Florida Senate President Ken Pruitt tried Tuesday to portray his attack on the university Board of Governors as a principled stand against the excesses of "an unelected board." But we've seen this script before, and the plot is driven by political ego and personal spite.
Pruitt is angry at the board for limiting enrollment in the face of dramatic financial cutbacks and for raising questions about the viability of his favored $399-million Bright Futures scholarship program. So he hopes to follow in the footsteps of former House Speaker John Thrasher, who in 2000 abolished the then-Board of Regents for refusing to endorse a new medical school at his alma mater.
Pruitt's order is taller. The board he would put on a leash was written into the Constitution in 2002 by voters who were trying to prevent future John Thrashers from interfering.
That hurdle with voters may explain why Pruitt used his opening-day speech to cast the Board of Governors as somehow an enemy of the voters: "Do they want an unelected board to set tuition, or do they want their Legislature — a body elected by the people — to set it?"
What Pruitt didn't say is that the amendment he would put to voters in November goes well beyond the issue of tuition. It would abolish the current 17-member board and all the constitutional language aimed at insulating universities from political interference. In its place would go an eight-member board whose job description would be written solely by the Legislature.
In the same amendment, Pruitt also would include the wholly separate issue of whether to elect the state education commissioner. Bundling the two is clear evidence he fears the university question might fail on its own merits, but it also further complicates the debate. Would the elected education commissioner then take the place of the university chancellor?
Presiding officers often use their institutional leverage for personal causes, but only with the consent of 158 other elected members of the House and Senate. In this case, Pruitt is asking them to turn the university governing system upside down for the third time in eight years, and no one can credibly defend that. The effect would be disastrous, particularly in a time of financial tumult, and the message to academia would be profound.

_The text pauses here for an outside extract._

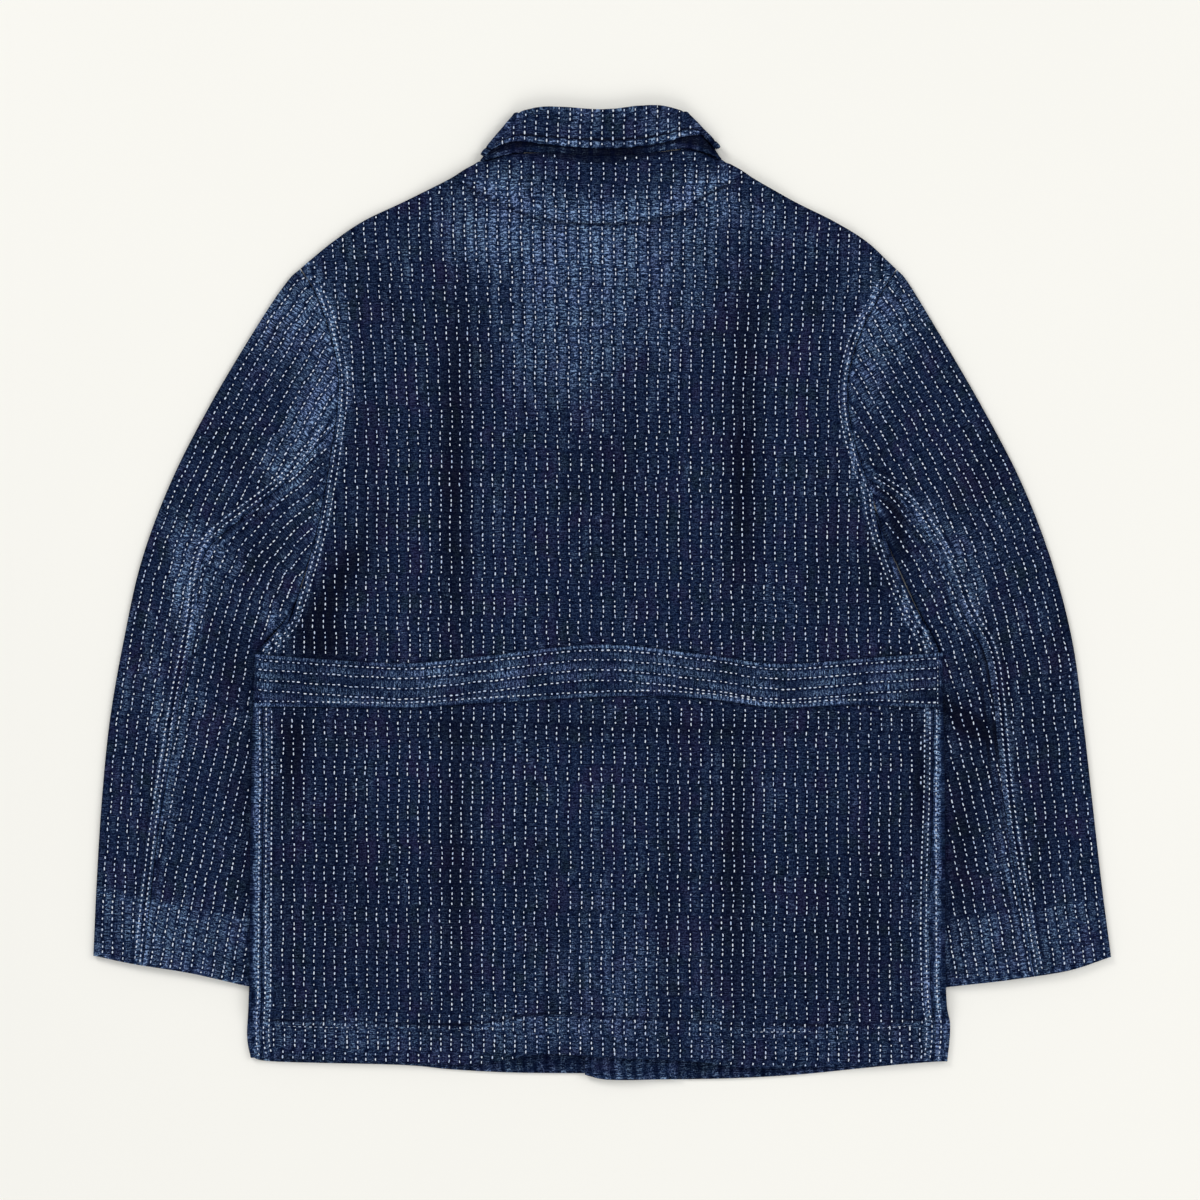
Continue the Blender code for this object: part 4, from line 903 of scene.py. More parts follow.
def make_front(side, word):
    """One front, from its turned edge on the back to its centre edge."""
    v = np.linspace(0, 1, FRONT_ROWS)
    y = body_edges(v)[side]
    turned = turn_columns(side, y)
    many, flat_columns = turned.shape[1], len(TURN_STEPS)
    start = turned[:, -1, :2]
    shoulder = inset(SHOULDERS[side], side, EDGE)[::-1]
    neck = inset(FRONT_NECKS[side], -side, TOP_STEPS[-1])
    top = np.vstack([shoulder, neck[1:]])
    top[:, 0] = -side * np.maximum.accumulate(-side * top[:, 0])
    hem = FRONT_HEMS[side]
    stop = FRONT_NECK[side][-1][0]
    end = np.column_stack([np.full(len(v), stop), top[-1, 1] + v * (hem[-1, 1] - top[-1, 1])])
    width = np.abs(end[:, :1] - start[:, :1])
    s = side * np.arange(int(HALF_WIDTH / (PITCH / 2)), -8, -1) * PITCH / 2
    inside = (side * s < side * start[:, :1] - 9.0) & (side * s > side * stop + 1.5)
    u = np.hstack([FRONT_RIM / width, np.abs(s - start[:, :1]) / width, np.ones_like(width)])
    u = np.clip(u, 0, 1)

    def across(line, first, last, u):
        x = first[0] + u * (last[0] - first[0])
        slope = (1 - u) * (first[1] - y_at(line, first[0])) + u * (last[1] - y_at(line, last[0]))
        return np.stack([x, y_at(line, x) + slope], axis=-1)

    flat = between(start, end, across(top, start[0], end[0], u), across(hem, start[-1], end[-1], u), u, v)
    ones = np.ones((len(v), many + len(FRONT_RIM)), bool)
    present = np.hstack([ones, inside, ones[:, :1]])
    flat[0, :, 1] = y_at(top, flat[0, :, 0])
    grid = np.hstack([turned, np.dstack([flat, front_inside(side, flat[..., 0], flat[..., 1])])])
    lifted = grid[:, :many].copy()
    grid[0, :many, 1] = y_at(top, grid[0, :many, 0])
    weight = 1 - smooth(0, 0.12, v)
    for j in range(many):
        shift = y_at(top, lifted[0, j, 0]) - lifted[0, j, 1]
        grid[:, j, 1] = lifted[:, j, 1] + shift * weight
    is_rolled = side * grid[0, :, 0] > side * FRONT_NECK[side][0][0] - 1
    grid, present = with_top(grid, present, is_rolled, 1)
    gx, gy = grid[..., 0], grid[..., 1]
    thick = np.full(gx.shape, CLOTH)
    on_back = np.zeros(gx.shape)
    on_back[len(TOP_ANGLES):, :flat_columns] = 1
    on_back[gy > full_turn(side)] = 0
    share = np.zeros(gx.shape[1])
    share[:flat_columns] = 1
    share[flat_columns - 1] = 0.4
    pucker = 0.16 * np.sin(math.tau * gy / 7.1 + 2 * np.sin(gy / 19))
    groove = 0.3 * np.isin(np.arange(gx.shape[1]), (1, 3))
    thick = thick + on_back * clear_of_belt(gy) * (RAISED * 0.6 * share + pucker - groove)
    reach = np.abs(gx - grid[:, many - 1: many, 0])
    wear = 0.25 + 0.5 * on_back + 0.2 * hump(gy, hem[:, 1].mean(), 12)
    wear = wear + 0.3 * hump(gy, y_at(hem, gx), 3) - 0.15 * (reach > 30)
    dark = 0.3 * smooth(6, 40, reach)
    return shell(f"front_{word}_panel", grid, present, thick, weave_vectors(*back_weave(gx, gy), 2 + side),
                 wear, dark, (0, 0, -1))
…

Lonnie Ingram, a University of Florida distinguished microbiology professor who holds 15 U.S. patents, understands the implications. "Stability is needed in our state university system," he wrote Monday, "to create a climate of professional creativity and educational opportunity, essential to the hiring and retention of outstanding faculty members."
If Pruitt succeeds, he might as well point faculty to the state border. This is reckless policy, made all the more shameful by the personal pique that motivates it.